Libraries and universities need effective infrastructures for access delivery mechanisms yet the Telstra AARNet cost monopoly means that IT Directors are having to "pull the plug" across universities on network access because of increased costs which will impact on educational access. Costs in the USA, partly due to competition are far lower for the individual, let alone the institution to access the Net. Universities will probably need to re-establish some form of "RNO/AARNet" with its own dedicated high speed broadband network, perhaps incorporating EDNA needs. There is little point economically in establishing mirror sites of major data, eg, full text journals, if Telstra charges the same tariff for domestic as it does for international tariffs to placate the relatively small traffic Internet service providers.

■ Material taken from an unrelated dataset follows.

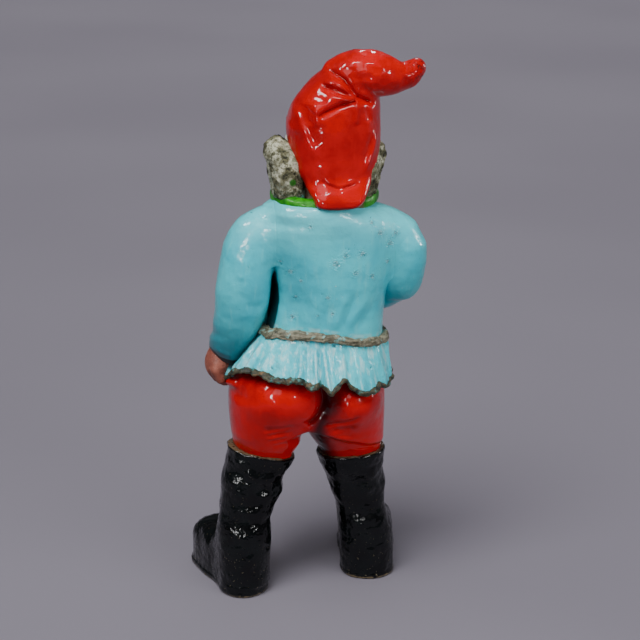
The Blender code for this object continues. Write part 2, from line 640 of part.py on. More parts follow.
# ---------------------------------------------------------------- jacket buttons
BUTTON_RADIUS, BUTTON_X = 0.0062, -0.0190
for name, z in (("button_upper", 0.4830), ("button_middle", 0.4520), ("button_lower", 0.4200)):
    cx, rx, rf, rb = mix(JACKET, z)
    front = -rf * (1 - (abs(BUTTON_X - cx) / rx) ** 2.25) ** (1 / 2.25)
    dome = []
    for step, (out, share) in enumerate(((-0.0040, 1.0), (0.0015, 1.0), (0.0032, 0.82), (0.0042, 0.45))):
        dome.append([Vector((BUTTON_X + BUTTON_RADIUS * share * math.cos(2 * math.pi * k / 12), front - out,
                             z + BUTTON_RADIUS * share * math.sin(2 * math.pi * k / 12))) for k in range(12)])
    button = loft(name, dome)
    boolean(button, loft(f"bed_of_jacket_in_{name}", jacket_rings(CUT_GROW)))
    finish(button, "brass_paint")

# ---------------------------------------------------------------- sleeves and hands
# z, outer X, inner X, middle Y, half depth
LEFT_SLEEVE = (
    (0.3560, 0.1480, 0.0960, -0.0060, 0.0270),
    (0.3640, 0.1515, 0.0860, -0.0050, 0.0330),
    (0.3760, 0.1510, 0.0790, -0.0020, 0.0360),
    (0.3900, 0.1465, 0.0750, 0.0010, 0.0370),
    (0.4050, 0.1445, 0.0710, 0.0040, 0.0380),
    (0.4260, 0.1415, 0.0665, 0.0060, 0.0385),
    (0.4500, 0.1400, 0.0625, 0.0070, 0.0390),
    (0.4740, 0.1360, 0.0600, 0.0070, 0.0390),
    (0.4980, 0.1320, 0.0550, 0.0060, 0.0390),
    (0.5210, 0.1270, 0.0450, 0.0040, 0.0385),
    (0.5330, 0.1215, 0.0300, 0.0030, 0.0390),
    (0.5450, 0.1150, 0.0250, 0.0030, 0.0380),
    (0.5560, 0.1040, 0.0220, 0.0030, 0.0350),
    (0.5660, 0.0880, 0.0220, 0.0030, 0.0300),
    (0.5720, 0.0720, 0.0240, 0.0030, 0.0220),
)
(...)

The situation in regard to student reading is even more bleak. Overseas trends are reflecting even more increased use of "course packs", customised print outs of articles either packaged and sold through bookshops or copy centres or by Departments. The ANU Law Faculty is estimated to print over 3 million pages each year for "reading bricks". Less and less browsing is being undertaken and text book purchasing is in decline both for currency and for economic reasons. If students have to pay more for their courses they will buy even less text books!

For the new university scenarios of the 21st century where teaching and learning can be place remote, where life long learning is required, where long held educational models of "teacher talk, text book memorisation and moving people from box to box" (Oblinger & Moruyama. Distributed Learning. CAUSE, 1996) are no longer valued then local, national and Internet resource sharing is essential.